A. We are building systems today with a complexity level that makes it impossible for anyone to predetermine all the potential system behavior. In addition, software is becoming a major part of systems, yet traditional engineering techniques to deal with accident prevention do not apply to software. At the same time, our systems have the potential not only to harm large numbers of people and the environment, but negatively impact the lives and environment of future generations. We can no longer afford to have a few accidents and learn from them but need to prevent them before they occur.

Q. What are some of the most important assumptions that traditional safety engineers make about the cause and prevention of accidents that you have discovered to be wrong?

A. Engineers assume and are taught that reliability and safety are the same thing. In complex systems, building and assuring very reliable components will have only minor impact on accidents. This incorrect assumption is based on the fact that the simpler, electro-mechanical systems of the past can be exhaustively tested and system design errors can be eliminated before the system is used. That leaves only component failures (including operator error) as the cause of accidents during use. But exhaustive testing is no longer possible in systems containing significant amounts of software. Increasingly, accidents are arising from unsafe interactions among components that have not failed (that is, they satisfy their requirements).

Engineers also assume that the old fail-safe and fault tolerant techniques, like redundancy and building in safety margins apply to the new technology, such as software, which they do not. Something different is needed.

Other important erroneous assumptions involve the role of operators in accidents and the role of assigning blame for events in preventing future accidents.

Q. Why are safety efforts sometimes not cost-effective?

A. There are lots of reasons. Sometimes safety efforts are devoted simply to complying with regulations or getting the system approved by some government agency without these efforts having any impact on the actual design of the system. In other cases, the system safety engineers are doing useful things but the design engineers never get information about hazards and hazard analysis until most or all of the design has been completed. There are few if any effective and cheap ways to fix flaws in the design at that time. Additionally, the hazard analysis techniques may only look at a small part (component failures) of the causes of accidents today and may treat human error superficially. Another reason is that safety efforts may narrowly focus only on technology and not include organizational design, management, operations, and safety culture.

Q. How can engineers work to make their safety efforts more cost-effective?

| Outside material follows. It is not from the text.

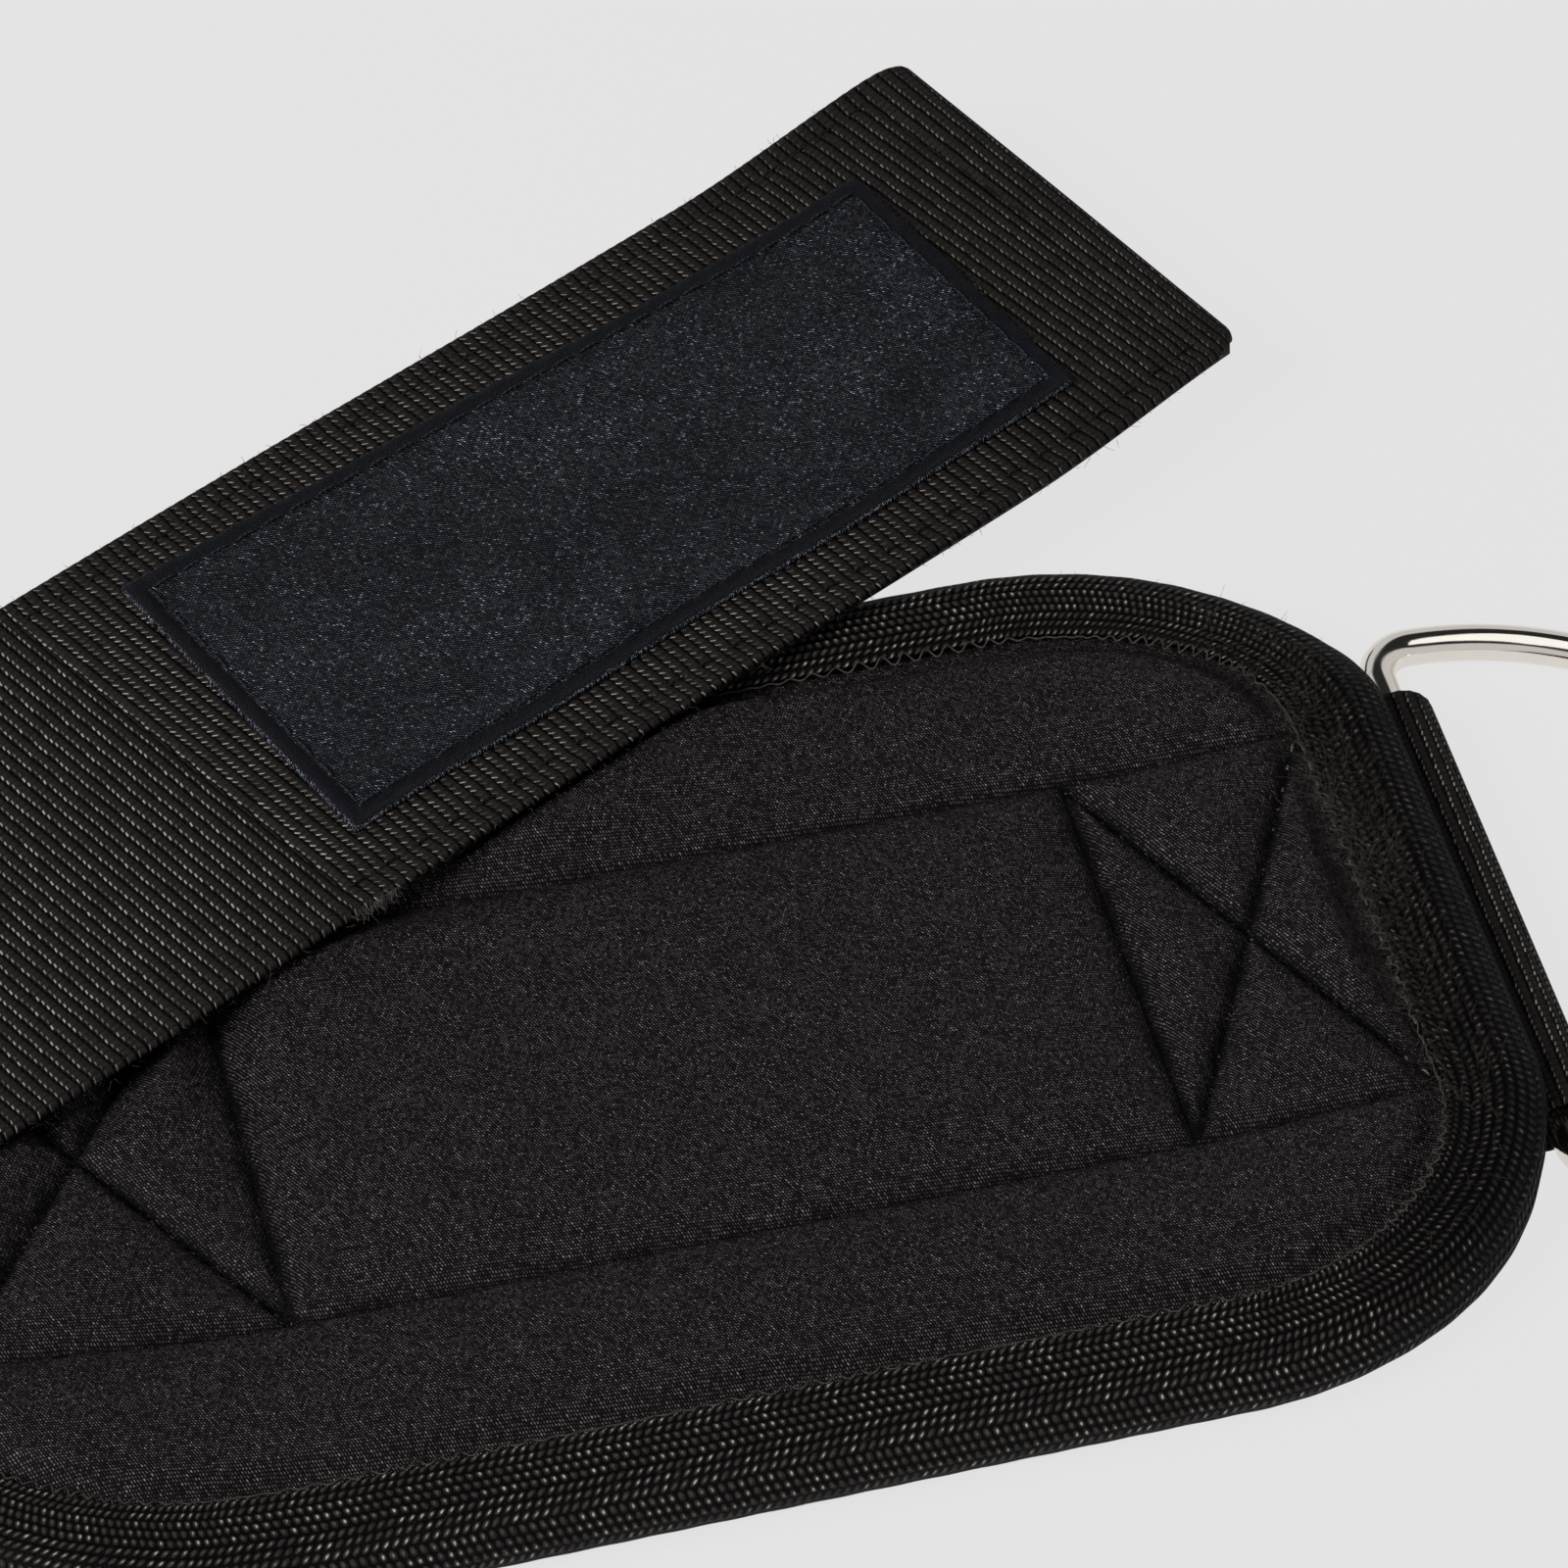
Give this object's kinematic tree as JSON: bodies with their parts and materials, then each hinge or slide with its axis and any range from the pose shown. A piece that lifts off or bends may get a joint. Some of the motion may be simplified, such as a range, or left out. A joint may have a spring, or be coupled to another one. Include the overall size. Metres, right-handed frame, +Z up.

A. They need to apply systems thinking to engineering. How to do this is the topic of my new book. The experience on real systems so far is that the new techniques described is cheaper, easier, and more effective than what people are doing now.

Q. What kinds of changes do you think we need in engineering education to train engineers to create safer systems?

A. There is almost no training in system safety today in most engineering schools. Engineers must learn on the job. A few classes exist at the graduate level but relatively few engineering students, graduate or undergraduate, are exposed to these concepts in their education. I am creating an undergraduate class in system safety at MIT which will be taught for the first time next fall. The D'Arbeloff Fund and the MIT-Singapore program are providing funding to develop the curriculum and teaching materials, which will be freely shared with anyone else who would like to teach such a class. The class is divided into four modules, which could be taught separately or integrated into other classes: (1) analyzing the causes of accidents, (2) hazard analysis, (3) design for safety, and (4) operating and managing safety-critical systems.